::: Records supplied
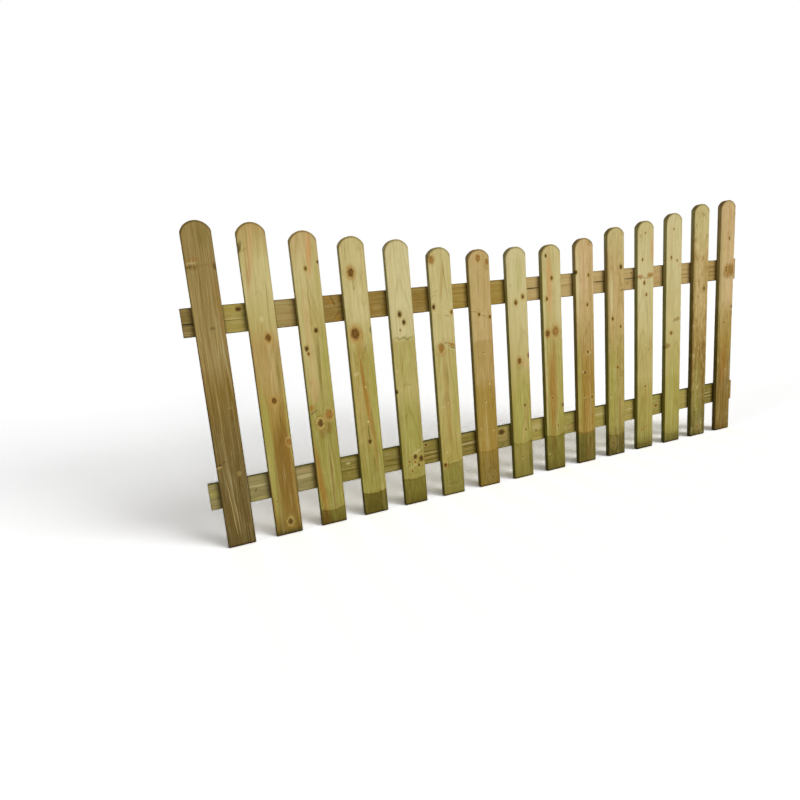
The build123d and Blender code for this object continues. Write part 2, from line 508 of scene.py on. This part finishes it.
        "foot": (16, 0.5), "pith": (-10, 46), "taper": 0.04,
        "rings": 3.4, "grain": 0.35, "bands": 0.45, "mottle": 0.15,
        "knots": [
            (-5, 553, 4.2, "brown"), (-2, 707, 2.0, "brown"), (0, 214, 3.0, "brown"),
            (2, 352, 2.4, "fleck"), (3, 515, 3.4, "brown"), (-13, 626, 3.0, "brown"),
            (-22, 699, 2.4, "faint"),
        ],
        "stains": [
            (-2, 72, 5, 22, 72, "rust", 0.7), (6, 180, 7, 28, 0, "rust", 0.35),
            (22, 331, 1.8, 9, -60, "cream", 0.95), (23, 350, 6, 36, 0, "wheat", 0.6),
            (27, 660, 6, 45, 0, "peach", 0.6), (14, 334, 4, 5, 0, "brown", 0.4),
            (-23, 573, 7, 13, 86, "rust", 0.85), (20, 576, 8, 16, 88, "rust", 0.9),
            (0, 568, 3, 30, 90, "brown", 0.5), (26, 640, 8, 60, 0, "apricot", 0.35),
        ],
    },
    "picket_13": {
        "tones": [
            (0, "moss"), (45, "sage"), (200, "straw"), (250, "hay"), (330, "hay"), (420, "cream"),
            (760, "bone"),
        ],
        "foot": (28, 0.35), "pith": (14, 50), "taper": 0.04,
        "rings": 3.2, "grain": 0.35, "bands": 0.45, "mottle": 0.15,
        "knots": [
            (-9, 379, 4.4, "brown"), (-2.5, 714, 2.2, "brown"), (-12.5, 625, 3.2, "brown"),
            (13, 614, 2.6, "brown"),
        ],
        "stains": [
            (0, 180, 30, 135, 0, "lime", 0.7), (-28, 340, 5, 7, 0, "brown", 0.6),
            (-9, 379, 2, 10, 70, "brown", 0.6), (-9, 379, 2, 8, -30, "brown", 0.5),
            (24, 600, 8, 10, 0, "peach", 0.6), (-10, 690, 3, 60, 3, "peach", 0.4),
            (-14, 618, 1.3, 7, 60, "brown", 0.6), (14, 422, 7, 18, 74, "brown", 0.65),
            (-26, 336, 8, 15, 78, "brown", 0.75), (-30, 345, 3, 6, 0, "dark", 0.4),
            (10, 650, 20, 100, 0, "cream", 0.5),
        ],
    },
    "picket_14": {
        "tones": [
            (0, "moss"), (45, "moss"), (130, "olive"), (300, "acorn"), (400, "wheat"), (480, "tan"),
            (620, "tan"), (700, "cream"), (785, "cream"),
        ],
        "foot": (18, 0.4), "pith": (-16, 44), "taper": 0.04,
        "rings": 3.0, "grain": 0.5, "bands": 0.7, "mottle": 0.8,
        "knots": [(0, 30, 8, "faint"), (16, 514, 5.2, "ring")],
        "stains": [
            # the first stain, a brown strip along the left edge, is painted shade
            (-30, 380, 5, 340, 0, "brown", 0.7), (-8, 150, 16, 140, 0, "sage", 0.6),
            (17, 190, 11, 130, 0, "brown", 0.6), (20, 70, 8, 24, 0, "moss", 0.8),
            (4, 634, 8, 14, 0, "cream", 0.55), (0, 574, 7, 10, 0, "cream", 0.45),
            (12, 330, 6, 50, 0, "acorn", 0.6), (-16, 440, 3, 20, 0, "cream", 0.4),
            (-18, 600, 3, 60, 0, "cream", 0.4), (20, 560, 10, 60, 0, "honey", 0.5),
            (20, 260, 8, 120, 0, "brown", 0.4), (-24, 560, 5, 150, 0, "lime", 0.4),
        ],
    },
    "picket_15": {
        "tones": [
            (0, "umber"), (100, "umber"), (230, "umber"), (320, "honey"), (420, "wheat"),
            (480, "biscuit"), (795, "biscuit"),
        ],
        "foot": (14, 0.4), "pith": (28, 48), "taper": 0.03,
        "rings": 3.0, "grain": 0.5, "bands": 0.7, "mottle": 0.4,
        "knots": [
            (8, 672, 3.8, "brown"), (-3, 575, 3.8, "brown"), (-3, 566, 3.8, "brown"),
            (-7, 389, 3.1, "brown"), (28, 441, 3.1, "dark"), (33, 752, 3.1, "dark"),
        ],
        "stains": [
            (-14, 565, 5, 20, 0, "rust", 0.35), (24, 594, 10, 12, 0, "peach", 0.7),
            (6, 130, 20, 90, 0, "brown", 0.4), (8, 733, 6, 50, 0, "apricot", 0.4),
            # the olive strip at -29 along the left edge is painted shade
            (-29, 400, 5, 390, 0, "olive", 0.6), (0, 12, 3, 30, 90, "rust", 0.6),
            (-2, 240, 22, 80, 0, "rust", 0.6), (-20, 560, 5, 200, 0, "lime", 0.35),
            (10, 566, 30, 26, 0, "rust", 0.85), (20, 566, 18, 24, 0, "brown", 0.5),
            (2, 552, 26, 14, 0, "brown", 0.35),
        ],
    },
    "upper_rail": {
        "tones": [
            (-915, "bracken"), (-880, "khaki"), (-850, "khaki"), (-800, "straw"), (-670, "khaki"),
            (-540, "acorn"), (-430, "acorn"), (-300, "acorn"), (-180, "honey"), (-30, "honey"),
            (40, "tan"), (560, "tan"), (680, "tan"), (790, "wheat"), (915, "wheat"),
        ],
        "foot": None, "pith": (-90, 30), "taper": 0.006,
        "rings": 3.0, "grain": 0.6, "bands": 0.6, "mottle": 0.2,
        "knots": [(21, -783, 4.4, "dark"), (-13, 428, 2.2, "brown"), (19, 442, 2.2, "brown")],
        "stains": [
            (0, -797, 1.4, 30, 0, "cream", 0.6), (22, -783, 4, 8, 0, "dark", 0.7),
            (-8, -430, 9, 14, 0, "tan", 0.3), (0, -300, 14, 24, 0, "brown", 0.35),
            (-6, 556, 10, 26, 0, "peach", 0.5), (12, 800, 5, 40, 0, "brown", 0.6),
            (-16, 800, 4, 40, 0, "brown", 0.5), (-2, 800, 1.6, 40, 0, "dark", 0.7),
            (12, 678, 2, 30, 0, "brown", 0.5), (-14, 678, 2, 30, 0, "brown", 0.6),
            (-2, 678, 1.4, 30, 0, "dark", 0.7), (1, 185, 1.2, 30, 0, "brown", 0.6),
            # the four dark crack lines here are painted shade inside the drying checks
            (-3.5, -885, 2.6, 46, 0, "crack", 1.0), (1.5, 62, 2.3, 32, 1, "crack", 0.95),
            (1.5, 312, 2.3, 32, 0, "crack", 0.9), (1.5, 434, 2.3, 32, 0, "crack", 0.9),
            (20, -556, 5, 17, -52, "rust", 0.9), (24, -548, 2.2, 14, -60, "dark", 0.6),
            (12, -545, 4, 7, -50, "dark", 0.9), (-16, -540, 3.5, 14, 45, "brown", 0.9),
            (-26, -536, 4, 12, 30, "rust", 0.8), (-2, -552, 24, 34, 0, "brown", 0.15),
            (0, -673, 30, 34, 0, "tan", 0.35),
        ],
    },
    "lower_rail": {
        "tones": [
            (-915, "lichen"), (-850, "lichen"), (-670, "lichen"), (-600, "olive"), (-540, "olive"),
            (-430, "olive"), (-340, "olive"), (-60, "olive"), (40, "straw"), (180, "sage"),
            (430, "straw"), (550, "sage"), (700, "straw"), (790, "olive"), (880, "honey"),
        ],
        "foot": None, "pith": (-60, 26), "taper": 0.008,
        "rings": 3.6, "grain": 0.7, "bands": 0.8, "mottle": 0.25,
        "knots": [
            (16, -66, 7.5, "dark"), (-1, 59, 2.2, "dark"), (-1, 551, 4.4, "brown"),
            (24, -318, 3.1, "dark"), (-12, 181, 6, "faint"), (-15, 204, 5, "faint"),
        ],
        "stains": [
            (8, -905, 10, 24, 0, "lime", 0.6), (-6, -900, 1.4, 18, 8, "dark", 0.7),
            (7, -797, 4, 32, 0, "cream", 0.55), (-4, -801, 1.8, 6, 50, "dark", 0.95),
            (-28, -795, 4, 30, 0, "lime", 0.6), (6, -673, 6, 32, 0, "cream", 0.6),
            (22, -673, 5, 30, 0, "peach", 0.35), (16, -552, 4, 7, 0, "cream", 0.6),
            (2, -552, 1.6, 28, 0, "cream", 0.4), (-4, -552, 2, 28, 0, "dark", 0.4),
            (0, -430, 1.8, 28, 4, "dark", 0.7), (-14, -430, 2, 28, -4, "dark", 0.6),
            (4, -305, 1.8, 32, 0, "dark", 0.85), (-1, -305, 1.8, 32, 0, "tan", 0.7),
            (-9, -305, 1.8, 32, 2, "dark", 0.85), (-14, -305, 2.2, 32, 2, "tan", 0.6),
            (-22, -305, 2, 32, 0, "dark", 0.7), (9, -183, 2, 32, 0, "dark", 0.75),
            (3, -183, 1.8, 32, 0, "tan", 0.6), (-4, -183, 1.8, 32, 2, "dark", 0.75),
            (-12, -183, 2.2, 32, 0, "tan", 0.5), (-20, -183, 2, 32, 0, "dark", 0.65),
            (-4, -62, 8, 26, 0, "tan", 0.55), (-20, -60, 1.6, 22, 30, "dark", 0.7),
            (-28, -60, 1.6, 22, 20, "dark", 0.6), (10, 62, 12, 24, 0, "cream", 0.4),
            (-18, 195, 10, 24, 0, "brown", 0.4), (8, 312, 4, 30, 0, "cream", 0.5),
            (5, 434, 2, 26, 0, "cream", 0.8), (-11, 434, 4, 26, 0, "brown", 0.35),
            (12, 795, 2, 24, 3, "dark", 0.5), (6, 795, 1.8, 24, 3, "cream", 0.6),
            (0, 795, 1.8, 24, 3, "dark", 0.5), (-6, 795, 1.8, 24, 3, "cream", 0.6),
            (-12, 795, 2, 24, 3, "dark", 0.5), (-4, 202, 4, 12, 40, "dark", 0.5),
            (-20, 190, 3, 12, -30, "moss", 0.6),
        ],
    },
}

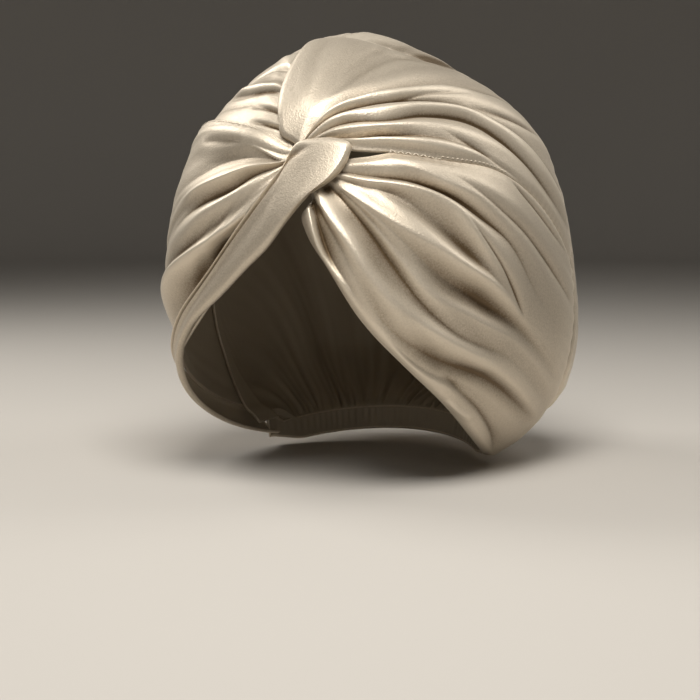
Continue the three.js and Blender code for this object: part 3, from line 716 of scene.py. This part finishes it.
::::::
*Required task*. Pull out the lines above in which the word "object" appears.

*Task output*.
The build123d and Blender code for this object continues. Write part 2, from line 508 of scene.py on. This part finishes it.
Continue the three.js and Blender code for this object: part 3, from line 716 of scene.py. This part finishes it.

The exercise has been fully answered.